Enough of this waffle. To the horse’s mouth for the inside track. What’s changing, exactly? “The shell of the seat is more padded, there’s a touch-screen interface for seat controls and the duvet is softer,” says Smith. Thank goodness for executive brevity. The seat and bedclothes are thicker organic cotton, and the pyjamas made by local shirt maker PYE, he adds. Oh, and there are Bose noise-excluding headsets. Bose QuietComfort 15 Acoustic Noise Cancelling headphones, to be precise. At last! That should go some way to drowning out snores, coughs and squealing children.

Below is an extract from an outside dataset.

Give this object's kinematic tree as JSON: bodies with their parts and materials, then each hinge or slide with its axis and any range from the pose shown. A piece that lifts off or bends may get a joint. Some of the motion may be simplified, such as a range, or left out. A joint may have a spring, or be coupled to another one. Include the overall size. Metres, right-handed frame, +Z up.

So what, precisely, differentiates the refurbished First from Business Class? Based on feedback, this is what passengers say they want, explains Smith. “Exclusivity and feeling you are in a smaller cabin.” Well with only six people, yes, you are. They want better booze and food, bigger seats, posher headsets and more peace and quiet. And that great unquantifiable: an “exceptional experience.” When it comes to length of flight, they prefer to fork out for First on long haul flights over about eight and a half hours. So the flights with souped-up First start on routes longer than Sydney, such as London (11 hours) and New York (16 hours). For the shorter flights, it seems flat bed business seats suffice.
So when is the next generation of new seats due? In February 2016, when the A350-900s come on stream, with three classes. A slightly larger version will be rolled out on in 2018, “basically the same but with four classes,” says Smith.